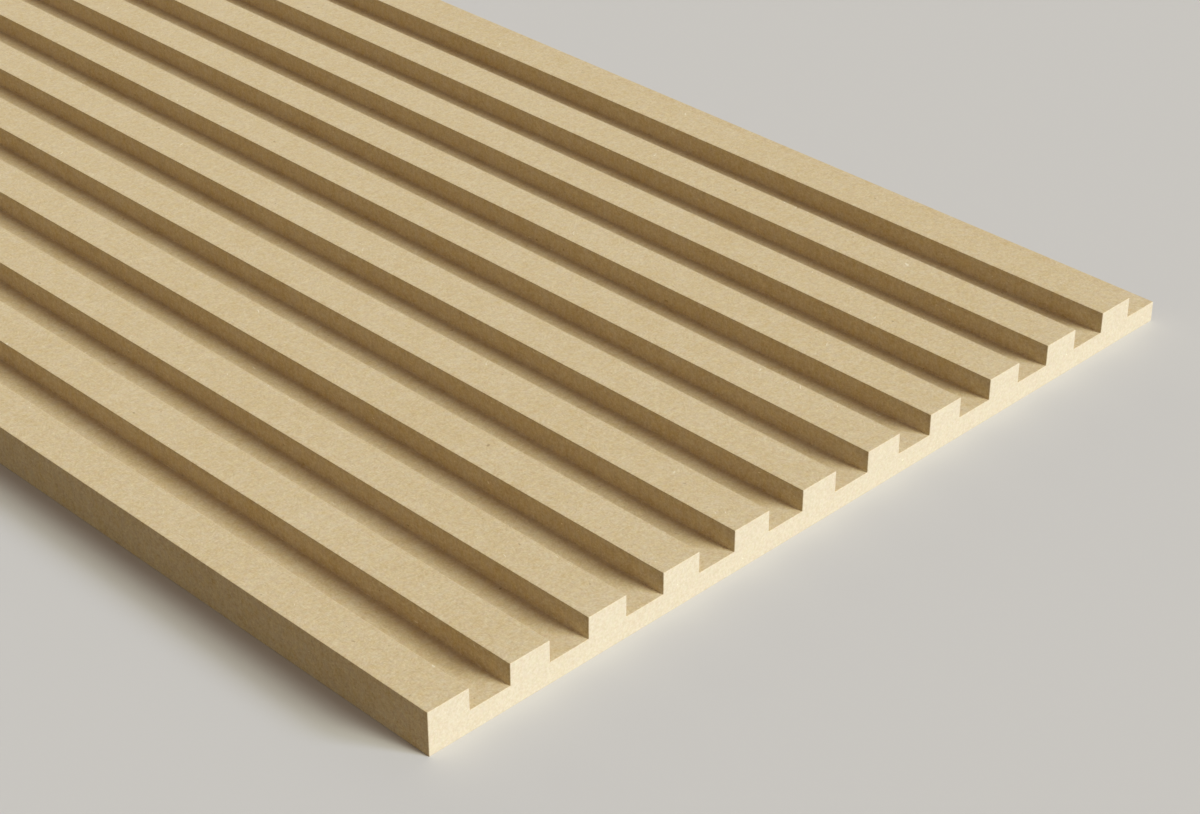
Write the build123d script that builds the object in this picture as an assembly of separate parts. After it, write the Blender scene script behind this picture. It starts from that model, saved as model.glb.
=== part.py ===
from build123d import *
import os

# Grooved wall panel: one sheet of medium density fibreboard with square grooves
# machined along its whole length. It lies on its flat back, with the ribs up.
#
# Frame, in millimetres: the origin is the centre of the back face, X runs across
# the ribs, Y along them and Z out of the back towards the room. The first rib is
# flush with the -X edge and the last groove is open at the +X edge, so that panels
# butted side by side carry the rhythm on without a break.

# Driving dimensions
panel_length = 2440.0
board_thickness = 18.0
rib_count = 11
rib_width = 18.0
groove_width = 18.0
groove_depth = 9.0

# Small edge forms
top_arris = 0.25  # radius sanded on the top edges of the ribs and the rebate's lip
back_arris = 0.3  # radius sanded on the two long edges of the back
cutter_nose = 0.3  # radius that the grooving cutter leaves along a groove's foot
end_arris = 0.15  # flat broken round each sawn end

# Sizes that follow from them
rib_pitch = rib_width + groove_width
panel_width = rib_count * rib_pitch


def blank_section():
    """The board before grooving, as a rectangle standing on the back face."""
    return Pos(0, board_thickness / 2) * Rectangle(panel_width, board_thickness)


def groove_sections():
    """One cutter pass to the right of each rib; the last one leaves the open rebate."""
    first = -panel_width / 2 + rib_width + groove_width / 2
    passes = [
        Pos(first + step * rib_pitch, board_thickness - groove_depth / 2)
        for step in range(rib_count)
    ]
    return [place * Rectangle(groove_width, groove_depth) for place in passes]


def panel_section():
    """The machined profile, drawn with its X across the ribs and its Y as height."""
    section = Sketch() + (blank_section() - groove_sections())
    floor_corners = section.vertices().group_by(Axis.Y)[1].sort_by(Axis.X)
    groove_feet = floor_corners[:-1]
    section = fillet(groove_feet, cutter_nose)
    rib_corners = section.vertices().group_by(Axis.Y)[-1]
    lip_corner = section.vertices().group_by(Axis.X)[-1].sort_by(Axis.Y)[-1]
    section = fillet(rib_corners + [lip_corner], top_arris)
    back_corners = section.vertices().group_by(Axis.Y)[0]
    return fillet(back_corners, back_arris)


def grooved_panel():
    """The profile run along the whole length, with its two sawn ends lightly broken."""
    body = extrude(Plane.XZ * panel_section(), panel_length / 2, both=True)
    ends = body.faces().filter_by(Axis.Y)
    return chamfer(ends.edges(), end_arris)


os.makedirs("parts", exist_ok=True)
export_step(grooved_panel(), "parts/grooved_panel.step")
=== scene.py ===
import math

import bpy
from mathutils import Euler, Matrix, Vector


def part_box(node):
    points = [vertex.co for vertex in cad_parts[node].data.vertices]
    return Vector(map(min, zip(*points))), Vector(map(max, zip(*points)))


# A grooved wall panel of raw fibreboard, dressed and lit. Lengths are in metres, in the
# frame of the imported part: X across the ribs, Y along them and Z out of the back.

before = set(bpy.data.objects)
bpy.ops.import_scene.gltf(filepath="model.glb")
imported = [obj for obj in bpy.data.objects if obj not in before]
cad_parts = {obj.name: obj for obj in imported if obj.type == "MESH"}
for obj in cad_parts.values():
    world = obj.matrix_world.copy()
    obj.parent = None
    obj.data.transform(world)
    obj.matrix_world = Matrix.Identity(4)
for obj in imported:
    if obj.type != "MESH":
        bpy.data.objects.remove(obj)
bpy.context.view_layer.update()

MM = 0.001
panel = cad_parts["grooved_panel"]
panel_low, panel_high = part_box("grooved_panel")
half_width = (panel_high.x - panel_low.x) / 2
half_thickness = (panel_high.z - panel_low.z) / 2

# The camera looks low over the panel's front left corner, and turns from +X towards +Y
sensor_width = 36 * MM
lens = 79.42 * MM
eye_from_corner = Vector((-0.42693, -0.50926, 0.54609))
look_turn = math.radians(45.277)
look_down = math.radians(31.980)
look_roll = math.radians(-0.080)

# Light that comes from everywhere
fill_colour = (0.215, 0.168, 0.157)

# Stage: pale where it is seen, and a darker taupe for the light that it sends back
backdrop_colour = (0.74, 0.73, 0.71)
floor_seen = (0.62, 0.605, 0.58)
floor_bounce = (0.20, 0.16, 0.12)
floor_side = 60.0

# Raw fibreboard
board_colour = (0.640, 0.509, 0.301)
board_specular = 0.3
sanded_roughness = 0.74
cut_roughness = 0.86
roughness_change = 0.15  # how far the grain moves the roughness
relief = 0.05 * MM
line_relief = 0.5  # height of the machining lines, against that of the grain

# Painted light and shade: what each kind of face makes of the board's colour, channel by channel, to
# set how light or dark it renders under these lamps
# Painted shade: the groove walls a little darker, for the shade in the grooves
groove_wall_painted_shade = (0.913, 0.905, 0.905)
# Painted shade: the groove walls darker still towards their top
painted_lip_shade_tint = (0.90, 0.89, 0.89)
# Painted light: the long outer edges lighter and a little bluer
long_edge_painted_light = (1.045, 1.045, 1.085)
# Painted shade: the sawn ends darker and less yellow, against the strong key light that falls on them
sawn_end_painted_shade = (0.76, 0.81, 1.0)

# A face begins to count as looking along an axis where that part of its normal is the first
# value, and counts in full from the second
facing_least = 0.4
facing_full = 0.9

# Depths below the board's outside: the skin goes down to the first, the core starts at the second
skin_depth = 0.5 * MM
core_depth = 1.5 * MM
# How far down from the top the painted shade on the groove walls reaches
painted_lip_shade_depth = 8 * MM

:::

# EXERCISE BRIEF
The lines to extract from the data above begin with the line containing "body = extrude(Plane.XZ" and end with the line containing "bpy.context.view_layer.update()". Extract them exactly, including both.

# FINAL ANSWER
    body = extrude(Plane.XZ * panel_section(), panel_length / 2, both=True)
    ends = body.faces().filter_by(Axis.Y)
    return chamfer(ends.edges(), end_arris)


os.makedirs("parts", exist_ok=True)
export_step(grooved_panel(), "parts/grooved_panel.step")
=== scene.py ===
import math

import bpy
from mathutils import Euler, Matrix, Vector


def part_box(node):
    points = [vertex.co for vertex in cad_parts[node].data.vertices]
    return Vector(map(min, zip(*points))), Vector(map(max, zip(*points)))


# A grooved wall panel of raw fibreboard, dressed and lit. Lengths are in metres, in the
# frame of the imported part: X across the ribs, Y along them and Z out of the back.

before = set(bpy.data.objects)
bpy.ops.import_scene.gltf(filepath="model.glb")
imported = [obj for obj in bpy.data.objects if obj not in before]
cad_parts = {obj.name: obj for obj in imported if obj.type == "MESH"}
for obj in cad_parts.values():
    world = obj.matrix_world.copy()
    obj.parent = None
    obj.data.transform(world)
    obj.matrix_world = Matrix.Identity(4)
for obj in imported:
    if obj.type != "MESH":
        bpy.data.objects.remove(obj)
bpy.context.view_layer.update()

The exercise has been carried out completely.